The Minimum Wage 2013. “A Minimum Standard of Living Necessary for Health, Efficiency and General Well-Being”
Corinne Crawford, Constance Crawford

Abstract
The first federal minimum-wage law, the Fair Labor Standards Act, was passed in 1938. The law set the minimum wage at 25-cents-per-hour. Upon signing the Fair Labor Standards Act President Franklin Delano Roosevelt proclaimed that, other than Social Security Act, the Fair Labor Standards Act was ". . . the most far-sighted program for the benefit of workers ever adopted". He went on to say that wages must ensure a "minimum standard of living necessary for health, efficiency and general well-being". Today, the federal minimum wage is 7.25 per hour. Over the last forty years, the real value of the federal minimum wage has fallen by nearly 30%. In 2013, the yearly income of a minimum wage worker who supports a family of two falls slightly below the poverty line.

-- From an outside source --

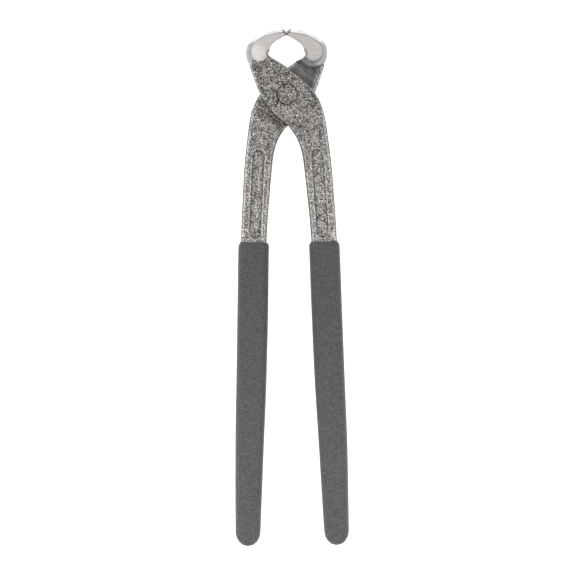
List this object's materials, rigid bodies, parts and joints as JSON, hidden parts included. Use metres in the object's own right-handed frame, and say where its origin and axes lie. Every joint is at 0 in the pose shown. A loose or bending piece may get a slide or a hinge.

This statistic begs the question: Is the minimum wage of 2013 fulfilling its mandate of ensuring a minimum standard of living necessary for health, efficiency and general well-being? Respected economists are of the opinion that raising the minimum wage would have positive effects on the economy and minimum wage workers as well. This question, as well as the question of whether or not the 2013 minimum wage is sustaining its original mandate, is the focus of this paper.